# Avy Deaths in Australia



## ETM (Aug 11, 2009)

Yeah terrible news.


----------



## snowklinger (Aug 30, 2011)

bummer, RIP


----------



## koi (May 16, 2013)

Horrible, condolences for the family.


----------



## Manicmouse (Apr 7, 2014)

Sad news


----------



## ETM (Aug 11, 2009)

Unfortunately the second guy has been found buried in the same debris pile.
The mountain is steep and ends in a huge terrain trap, the above average snow falls we are having this year is making lines that are usually safe quite dangerous.


----------



## cjcameron11 (Feb 5, 2011)

ETM said:


> Unfortunately the second guy has been found buried in the same debris pile.
> The mountain is steep and ends in a huge terrain trap, the above average snow falls we are having this year is making lines that are usually safe quite dangerous.

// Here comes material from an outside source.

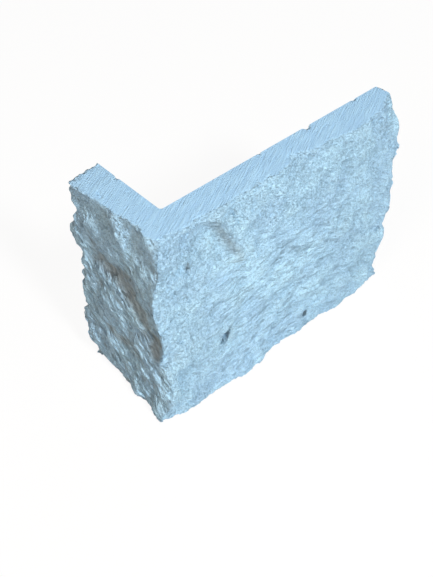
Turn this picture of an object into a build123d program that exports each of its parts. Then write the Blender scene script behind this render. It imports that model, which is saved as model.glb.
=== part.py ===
from build123d import *
import math
import os
import random

# A corner unit of split-faced ledger stone, sawn as an L from one block of pale limestone.
# Millimetres. The origin is where the two sawn backs meet, on the sawn bed. The long leg
# runs along +X and shows its split face to -Y. The return runs along +Y and shows its
# split face to -X. Bed, top and backs are sawn flat, the faces and the ends are broken.

course_height = 150
long_leg = 196
return_leg = 79
long_thickness = 20
return_thickness = 20
inner_corner_radius = 2

# The broken skin runs through level outlines this far apart, with points this far apart
# along each. Behind the backs this much stone is left on until they are sawn.
outline_step = 4
point_step = 5
back_allowance = 6

# The broken faces are described by hollows and swells. Each is given by where its middle
# is, along the leg from the outer corner and up from the bed, its half length and half
# height, how far its length is turned from level in degrees, how much deeper it is at its
# far end than at its near one, and its depth into the stone. A swell's depth is negative.
long_face_relief = {
    "scallop under the top edge": (30, course_height - 30, 26, 38, 45, 0.8, 3.4),
    "basin beside the corner": (0, 97, 60, 32, -8, 0.0, 4.6),
    "swell beyond the basin": (95, 92, 40, 48, 12, 0.0, -2.4),
    "swell right of the scallop": (68, course_height - 6, 26, 22, 0, 0.0, -1.8),
    "flake scar at the corner": (0, 52, 17, 16, -40, 0.4, 3.8),
    "toe of the flake scar": (18, 30, 15, 13, -55, 0.4, 2.0),
    "swell at the corner": (0, 24, 16, 15, 0, 0.0, -2.4),
    "foot of the corner": (-1, 0, 15, 14, 0, 0.0, 3.0),
    "swell low at the left": (20, 10, 18, 20, 0, 0.0, -1.2),
    "knob on the bed edge": (61, 4, 17, 17, 0, 0.0, -3.4),
    "swell on the bed edge": (79, 3, 9, 12, 0, 0.0, -2.4),
    "dip on the bed edge": (97, 4, 22, 16, 0, 0.0, 2.0),
    "dip before the end": (132, 3, 11, 12, 0, 0.0, 1.4),
    "swell before the end": (155, 8, 22, 22, 0, 0.0, -1.8),
    "facet near the lower end": (long_leg - 19, 17, 16, 14, -35, -0.6, 1.6),
    "lower end corner": (long_leg + 2, 0, 26, 34, 20, 0.0, 2.8),
    "swell under the top edge": (154, course_height - 8, 32, 28, 0, 0.0, -3.0),
    "chip in the top edge": (109, course_height + 1, 12, 10, 0, 0.0, 3.4),
    "broken top corner": (long_leg + 3, course_height + 3, 24, 24, 0, 0.0, 9.5),
    "broad groove": (118, 50, 60, 12, -3, 0.0, 1.4),
    "middle hollow": (146, 104, 28, 22, 25, 0.3, 1.6),
    "shelf near the end": (176, 62, 18, 28, 10, 0.4, 1.5),
}
return_face_relief = {
    "chip near the end": (55, course_height - 13, 21, 16, 0, 0.3, 3.4),
    "chip near the corner": (19, course_height - 13, 13, 20, 0, 0.0, 3.2),
    "swell between the chips": (36, course_height - 12, 11, 17, 0, 0.0, -1.6),
    "swell on the top edge": (64, course_height + 4, 24, 14, 0, 0.0, -4.4),
    "notch at the top of the corner": (0, course_height, 10, 14, 0, 0.0, 2.6),
    "upper trough": (52, 103, 30, 13, -17, 0.0, 3.4),
    "bend of the trough": (22, 98, 22, 12, 46, 0.0, 2.6),
    "trough along the corner": (11, 70, 27, 11, 73, 0.0, 3.4),
    "foot of the trough": (2, 36, 22, 12, 75, 0.0, 2.8),
    "ridge at the corner": (-2, 101, 12, 28, 0, 0.0, -4.8),
    "nose at the corner": (0, 54, 9, 12, 0, 0.0, -2.6),
    "swell below the trough": (46, 76, 24, 18, -25, 0.0, -2.0),
    "flake near the end": (66, 29, 16, 16, 30, 0.4, 2.2),
    "facet in the middle": (38, 34, 18, 20, 40, 0.4, 1.6),
    "broken lower corner": (return_leg - 13, 0, 24, 22, 0, 0.0, 2.6),
    "swell on the bed edge": (31, 2, 8, 12, 0, 0.0, -2.6),
    "nick in the bed edge": (38, 2, 8, 11, 0, 0.0, 0.7),
    "dip on the bed edge": (49, 2, 10, 14, 0, 0.0, 1.0),
    "swell at the foot": (4, 0, 18, 16, 0, 0.0, -4.4),
}

# The broken ends, measured across the leg from its split face and up from the bed.
long_end_relief = {
    "broken top corner": (0, course_height - 14, 14, 18, 0, 0.0, 2.2),
    "back corner at the top": (long_thickness, course_height - 2, 10, 14, 0, 0.0, 2.6),
    "swell high up": (2, 111, 18, 13, 0, 0.0, -2.8),
    "swell in the middle": (4, 82, 18, 13, 0, 0.0, -1.6),
    "dip in the middle": (2, 98, 18, 10, 0, 0.0, 2.2),
    "dip below the middle": (6, 44, 20, 12, 0, 0.0, 2.0),
    "lower corner": (4, 20, 30, 24, 0, 0.0, 6.2),
}
return_end_relief = {
    "top edge": (6, course_height + 2, 30, 11, 0, 0.0, 4.2),
    "dip under the top": (4, 131, 22, 12, 0, 0.0, 3.2),
    "swell high up": (2, 109, 24, 15, 0, 0.0, -5.0),
    "nick": (0, 88, 20, 14, 0, 0.0, 4.0),
    "swell low down": (2, 33, 22, 17, 0, 0.0, -5.8),
    "foot": (2, 4, 24, 15, 0, 0.0, 0.6),
}

# Small knobs of the broken skin: one for each patch of this area, with half sizes and
# depths between these limits.
knob_patch_area = 130
knob_half_size = (6, 12)
knob_lean = 0.8
knob_depth = 0.9

# Two broken faces that meet are followed to each other this many times.
corner_rounds = 4

# Natural pores in the long face: along, up, radius of the ball-shaped pore and its depth.
face_pores = {
    "dimple": (20.6, 116.7, 5.2, 2.2),
    "bed edge pore": (118.9, 14.3, 2.6, 1.6),
    "end pore": (188.4, 47.0, 2.8, 1.8),
    "corner pore": (17.4, 6.9, 2.6, 1.6),
}
slot_middle = (48.9, 43.4)
slot_length = 11
slot_width = 4.2
slot_turn = 59
slot_depth = 5
pore_clearance = 10


def hollow_depth(along, up, hollow):
    middle_along, middle_up, half_length, half_height, turn, lean, depth = hollow
    run = along - middle_along
    rise = up - middle_up
    swing = math.radians(turn)
    lengthwise = (run * math.cos(swing) + rise * math.sin(swing)) / half_length
    crosswise = (rise * math.cos(swing) - run * math.sin(swing)) / half_height
    reach = lengthwise**2 + crosswise**2
    if reach >= 1:
        return 0
    return depth * (1 - reach) ** 2 * (1 + lean * lengthwise)


def scattered_knobs(width, height, seed):
    draw = random.Random(seed)
    knobs = []
    for _ in range(round(width * height / knob_patch_area)):
        knob = (
            draw.uniform(0, width),
            draw.uniform(0, height),
            draw.uniform(*knob_half_size),
            draw.uniform(*knob_half_size),
            draw.uniform(0, 180),
            draw.uniform(-knob_lean, knob_lean),
            draw.uniform(-knob_depth, knob_depth),
        )
        knobs.append(knob)
    return knobs


# How deep the broken skin lies behind the true face at one place.
def skin_depth(along, up, hollows):
    return sum(hollow_depth(along, up, hollow) for hollow in hollows)


long_end = long_leg - return_thickness
return_end = return_leg - long_thickness

long_face_hollows = list(long_face_relief.values())
long_face_hollows += scattered_knobs(long_leg, course_height, seed=3)
return_face_hollows = list(return_face_relief.values())
return_face_hollows += scattered_knobs(return_leg, course_height, seed=5)
long_end_hollows = list(long_end_relief.values())
long_end_hollows += scattered_knobs(long_thickness, course_height, seed=8)
return_end_hollows = list(return_end_relief.values())
return_end_hollows += scattered_knobs(return_thickness, course_height, seed=13)


def long_face_y(x, up):
    return skin_depth(x + return_thickness, up, long_face_hollows) - long_thickness


def return_face_x(y, up):
    return skin_depth(y + long_thickness, up, return_face_hollows) - return_thickness


def long_end_x(y, up):
    return long_end - skin_depth(y + long_thickness, up, long_end_hollows)


def return_end_y(x, up):
    return return_end - skin_depth(x + return_thickness, up, return_end_hollows)


# Where two broken faces meet at one level.
def broken_corner(face_x, face_y, y, up):
    for _ in range(corner_rounds):
        x = face_x(y, up)
        y = face_y(x, up)
    return (x, y)


# A smooth line from corner to corner through points of the broken face at one level.
def line_along_x(start, finish, face_y, up, spans):
    shares = [span / spans for span in range(spans + 1)]
    across = [start[0] + (finish[0] - start[0]) * share for share in shares[1:-1]]
    points = [start] + [(x, face_y(x, up)) for x in across] + [finish]
    return Edge.make_spline(points, parameters=shares)


def line_along_y(start, finish, face_x, up, spans):
    shares = [span / spans for span in range(spans + 1)]
    across = [start[1] + (finish[1] - start[1]) * share for share in shares[1:-1]]
    points = [start] + [(face_x(y, up), y) for y in across] + [finish]
    return Edge.make_spline(points, parameters=shares)


levels = round(course_height / outline_step)
long_face_spans = round(long_leg / point_step)
return_face_spans = round(return_leg / point_step)
long_end_spans = round((long_thickness + back_allowance) / point_step)
return_end_spans = round((return_thickness + back_allowance) / point_step)

with BuildPart() as corner_stone:
    # The split block before it is sawn: one outline a level, past the bed and the top.
    for level in range(-1, levels + 2):
        up = course_height * level / levels
        corner = broken_corner(return_face_x, long_face_y, -long_thickness, up)
        long_tip = broken_corner(long_end_x, long_face_y, -long_thickness, up)
        return_tip = broken_corner(return_face_x, return_end_y, return_end, up)
        long_back = (long_end_x(back_allowance, up), back_allowance)
        return_back = (back_allowance, return_end_y(back_allowance, up))
        with BuildSketch(Plane.XY.offset(up)):
            with BuildLine():
                add(line_along_x(corner, long_tip, long_face_y, up, long_face_spans))
                add(line_along_y(long_tip, long_back, long_end_x, up, long_end_spans))
                Polyline(long_back, (back_allowance, back_allowance), return_back)
                add(line_along_x(return_back, return_tip, return_end_y, up, return_end_spans))
                add(line_along_y(return_tip, corner, return_face_x, up, return_face_spans))
            make_face()
    loft(ruled=True)

    # The saw cuts: bed, top and the two backs, with the small round left between the backs.
    with BuildSketch():
        Rectangle(2 * long_leg, 2 * return_leg)
        with Locations((0, 0)):
            Rectangle(long_leg, return_leg, align=(Align.MIN, Align.MIN), mode=Mode.SUBTRACT)
        inner_corner = vertices().sort_by_distance((0, 0))[0]
        fillet(inner_corner, radius=inner_corner_radius)
    extrude(amount=course_height, mode=Mode.INTERSECT)

    # The pores that stand open in the long face.
    for along, up, radius, depth in face_pores.values():
        x = along - return_thickness
        with Locations((x, long_face_y(x, up) + depth - radius, up)):
            Sphere(radius, mode=Mode.SUBTRACT)
    slot_x = slot_middle[0] - return_thickness
    slot_floor = long_face_y(slot_x, slot_middle[1]) + slot_depth
    with BuildSketch(Plane(origin=(0, slot_floor, 0), x_dir=(1, 0, 0), z_dir=(0, -1, 0))):
        with Locations((slot_x, slot_middle[1])):
            SlotOverall(slot_length, slot_width, rotation=slot_turn)
    extrude(amount=slot_depth + pore_clearance, mode=Mode.SUBTRACT)

corner_stone.part.label = "corner_stone"

os.makedirs("parts", exist_ok=True)
export_step(corner_stone.part, "parts/corner_stone.step")
print("corner_stone", round(corner_stone.part.volume), "cubic millimetres")
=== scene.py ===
import math
import random

import bmesh
import bpy
from mathutils import Matrix, Vector, kdtree, noise


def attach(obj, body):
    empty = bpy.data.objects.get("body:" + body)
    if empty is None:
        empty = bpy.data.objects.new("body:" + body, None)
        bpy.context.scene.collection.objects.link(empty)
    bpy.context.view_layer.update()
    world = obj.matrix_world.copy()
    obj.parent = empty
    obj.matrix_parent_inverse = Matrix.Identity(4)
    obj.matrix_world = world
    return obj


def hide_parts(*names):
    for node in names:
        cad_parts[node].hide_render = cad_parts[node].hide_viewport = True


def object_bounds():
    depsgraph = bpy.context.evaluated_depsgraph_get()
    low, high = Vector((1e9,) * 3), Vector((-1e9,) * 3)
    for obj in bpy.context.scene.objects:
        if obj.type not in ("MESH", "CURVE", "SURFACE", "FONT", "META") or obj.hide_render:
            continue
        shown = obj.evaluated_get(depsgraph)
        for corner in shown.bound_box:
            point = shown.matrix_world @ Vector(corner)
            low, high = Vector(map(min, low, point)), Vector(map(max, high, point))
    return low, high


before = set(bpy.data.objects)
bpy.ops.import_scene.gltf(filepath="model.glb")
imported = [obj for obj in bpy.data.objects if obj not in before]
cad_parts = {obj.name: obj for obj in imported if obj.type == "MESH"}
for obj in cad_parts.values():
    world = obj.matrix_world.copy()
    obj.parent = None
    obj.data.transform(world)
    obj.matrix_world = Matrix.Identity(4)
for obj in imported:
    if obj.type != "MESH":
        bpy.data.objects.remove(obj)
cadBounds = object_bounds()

mm = 0.001

# The stone is a copy of the solid with an even skin of small faces. Lengths are in millimetres.
# "along" runs on the long leg and "back" on the return, both from the outer corner, and "up"
# is the height over the sawn bed.
blank = {
    "weld": 0.001,
    "cell": 0.80,
    "octreeDepth": 8,
    "returnThickness": 20.0,
    "longThickness": 20.0,
    "height": 150.0,
    "innerRound": 2.3, "innerSlack": 0.05,
    "planeSlack": 0.02,
    "leastLean": 1e-4,      # a normal that leans less than this off a sawn plane stays put
    "arrisShare": 0.2,      # a place that is this much on two broken faces is on an arris
    "flatSlack": 0.003, "flatStart": 3.0, "flatSawn": 0.999, "flatAngle": 1.0,
    "sharpAngle": 38.0,
}
tiny = 1e-6
quadCorners = 4

# Broken grain of the stone. Round lumps have a size, how far they stand out, and a seed.
grain = {
    "swell": (14.0, 1.5, 8.3),
    "knob": (6.0, 0.95, 3.1),
    "pebble": (2.7, 0.18, 5.7),
    "granule": (1.3, 0.10, 9.2),
    "flakeSize": 5.2, "flakeTilt": 0.28,
    "smallFlakeSize": 2.3, "smallFlakeTilt": 0.28, "smallFlakeSeed": 3.3,
    "flakeBend": 0.22, "flakeBendScale": 1.7, "flakeDraw": 31.7, "flakeSeed": 1.1,
    "flakeStretch": 0.22,
    "streakLength": 20.0, "streakWidth": 2.0, "streakDepth": 0.25,
    "fineStreakLength": 12.0, "fineStreakWidth": 1.2, "fineStreakDepth": 0.13,
    "streakRidge": 0.75, "streakCrease": 0.5, "creaseLevel": 0.25,
    "streakSway": 1.4, "swayWidth": 4, "swaySeed": 7.3,
    "streakBow": 0.0022, "streakCrown": 85.0,       # the long face's streaks bow over this place
    "returnSlope": 1.05,                            # the return's streaks climb by this much
    "leastShare": 0.02,
    "endBrimShare": 0.45,
}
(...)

Yeah just saw that, i haven't been to that part of Bogong but the parts i have 4WD'd in is really hairy, got some super steep and rugged terrain up there. 

Really sad news, one of the guys is a teacher at a school I've worked at. I never met him but have mutual acquaintances. Hope his wife stays strong as he has a little kid.

RIP


----------



## hardasacatshead (Aug 21, 2013)

Terrible news. Stay safe people.


----------



## killclimbz (Aug 10, 2007)

Unusual snow causes unusual avalanches. It can be tough one to realize. Horrible situation. RIP.


----------



## neni (Dec 24, 2012)

Such headlines always give me a shiver... It's horrible. Stay save down there!
Condolences to the families


----------



## t21 (Dec 29, 2010)

Sad news, condolences to their family and RIP to both riders:sad:


----------